# SHORT TASK:
Give every line of the material again, exactly as written.

# DATA ENTRIES:
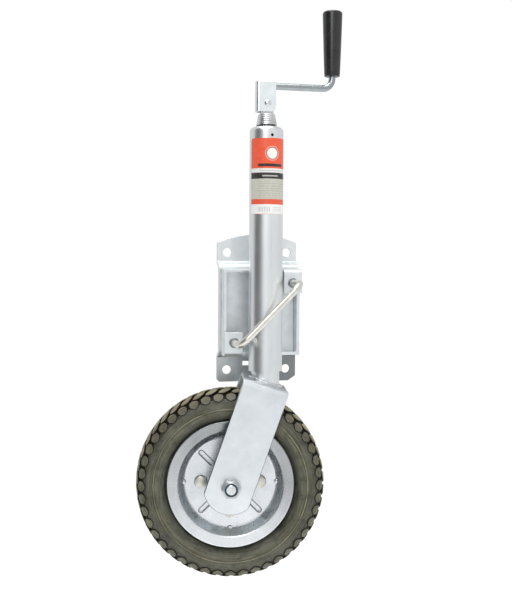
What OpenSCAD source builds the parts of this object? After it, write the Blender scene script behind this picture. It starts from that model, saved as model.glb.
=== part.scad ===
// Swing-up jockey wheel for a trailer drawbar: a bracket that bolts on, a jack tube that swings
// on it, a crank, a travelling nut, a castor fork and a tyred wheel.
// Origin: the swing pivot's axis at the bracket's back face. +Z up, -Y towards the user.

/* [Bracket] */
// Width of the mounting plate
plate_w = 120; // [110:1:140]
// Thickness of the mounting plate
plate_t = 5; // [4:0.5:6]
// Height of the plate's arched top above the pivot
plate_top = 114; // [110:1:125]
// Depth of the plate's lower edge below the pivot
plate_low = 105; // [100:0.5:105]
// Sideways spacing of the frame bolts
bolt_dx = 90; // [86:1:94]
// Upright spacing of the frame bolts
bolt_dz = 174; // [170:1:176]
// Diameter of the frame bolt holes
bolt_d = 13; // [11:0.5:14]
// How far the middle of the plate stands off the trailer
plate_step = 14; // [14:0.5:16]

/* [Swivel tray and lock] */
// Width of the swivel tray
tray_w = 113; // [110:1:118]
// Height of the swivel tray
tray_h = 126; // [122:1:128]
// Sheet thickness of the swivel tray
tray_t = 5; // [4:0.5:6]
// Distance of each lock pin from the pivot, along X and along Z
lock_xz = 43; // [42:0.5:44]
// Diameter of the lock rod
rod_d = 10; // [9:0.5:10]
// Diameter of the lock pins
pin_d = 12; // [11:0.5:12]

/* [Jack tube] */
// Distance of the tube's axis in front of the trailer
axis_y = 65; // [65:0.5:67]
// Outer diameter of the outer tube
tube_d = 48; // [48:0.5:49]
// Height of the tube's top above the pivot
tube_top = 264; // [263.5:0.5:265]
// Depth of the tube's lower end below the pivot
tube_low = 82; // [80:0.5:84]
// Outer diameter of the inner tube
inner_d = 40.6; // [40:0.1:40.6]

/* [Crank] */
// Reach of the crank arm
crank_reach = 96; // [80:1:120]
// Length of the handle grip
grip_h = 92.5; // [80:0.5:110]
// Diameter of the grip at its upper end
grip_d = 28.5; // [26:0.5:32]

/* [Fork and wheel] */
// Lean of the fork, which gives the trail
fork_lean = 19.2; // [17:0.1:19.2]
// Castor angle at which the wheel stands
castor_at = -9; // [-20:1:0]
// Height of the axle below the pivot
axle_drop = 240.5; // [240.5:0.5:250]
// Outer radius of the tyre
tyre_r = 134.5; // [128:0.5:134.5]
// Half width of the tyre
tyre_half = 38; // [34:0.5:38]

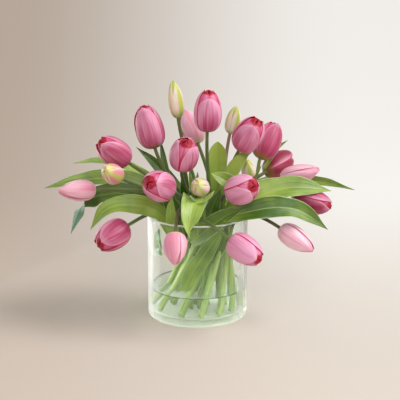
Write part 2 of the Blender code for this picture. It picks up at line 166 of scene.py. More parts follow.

# RESPONSE:
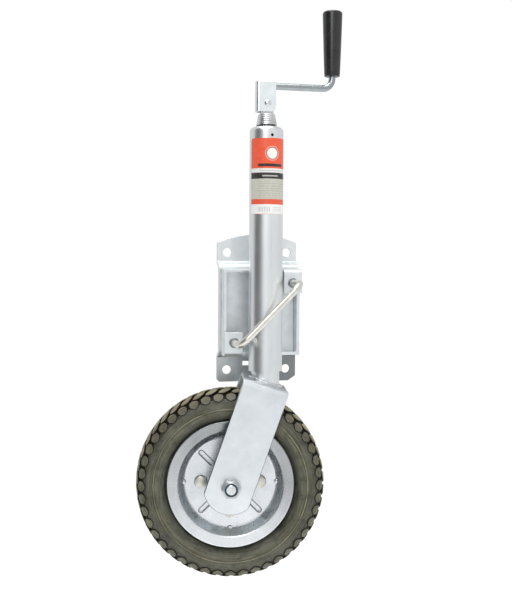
What OpenSCAD source builds the parts of this object? After it, write the Blender scene script behind this picture. It starts from that model, saved as model.glb.
=== part.scad ===
// Swing-up jockey wheel for a trailer drawbar: a bracket that bolts on, a jack tube that swings
// on it, a crank, a travelling nut, a castor fork and a tyred wheel.
// Origin: the swing pivot's axis at the bracket's back face. +Z up, -Y towards the user.

/* [Bracket] */
// Width of the mounting plate
plate_w = 120; // [110:1:140]
// Thickness of the mounting plate
plate_t = 5; // [4:0.5:6]
// Height of the plate's arched top above the pivot
plate_top = 114; // [110:1:125]
// Depth of the plate's lower edge below the pivot
plate_low = 105; // [100:0.5:105]
// Sideways spacing of the frame bolts
bolt_dx = 90; // [86:1:94]
// Upright spacing of the frame bolts
bolt_dz = 174; // [170:1:176]
// Diameter of the frame bolt holes
bolt_d = 13; // [11:0.5:14]
// How far the middle of the plate stands off the trailer
plate_step = 14; // [14:0.5:16]

/* [Swivel tray and lock] */
// Width of the swivel tray
tray_w = 113; // [110:1:118]
// Height of the swivel tray
tray_h = 126; // [122:1:128]
// Sheet thickness of the swivel tray
tray_t = 5; // [4:0.5:6]
// Distance of each lock pin from the pivot, along X and along Z
lock_xz = 43; // [42:0.5:44]
// Diameter of the lock rod
rod_d = 10; // [9:0.5:10]
// Diameter of the lock pins
pin_d = 12; // [11:0.5:12]

/* [Jack tube] */
// Distance of the tube's axis in front of the trailer
axis_y = 65; // [65:0.5:67]
// Outer diameter of the outer tube
tube_d = 48; // [48:0.5:49]
// Height of the tube's top above the pivot
tube_top = 264; // [263.5:0.5:265]
// Depth of the tube's lower end below the pivot
tube_low = 82; // [80:0.5:84]
// Outer diameter of the inner tube
inner_d = 40.6; // [40:0.1:40.6]

/* [Crank] */
// Reach of the crank arm
crank_reach = 96; // [80:1:120]
// Length of the handle grip
grip_h = 92.5; // [80:0.5:110]
// Diameter of the grip at its upper end
grip_d = 28.5; // [26:0.5:32]

/* [Fork and wheel] */
// Lean of the fork, which gives the trail
fork_lean = 19.2; // [17:0.1:19.2]
// Castor angle at which the wheel stands
castor_at = -9; // [-20:1:0]
// Height of the axle below the pivot
axle_drop = 240.5; // [240.5:0.5:250]
// Outer radius of the tyre
tyre_r = 134.5; // [128:0.5:134.5]
// Half width of the tyre
tyre_half = 38; // [34:0.5:38]

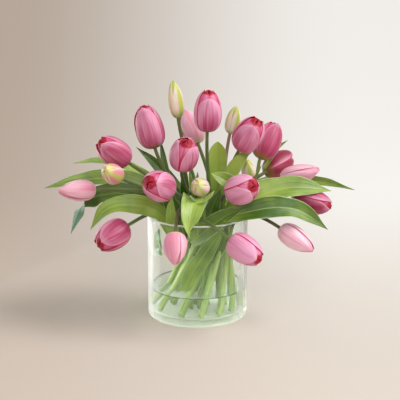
Write part 2 of the Blender code for this picture. It picks up at line 166 of scene.py. More parts follow.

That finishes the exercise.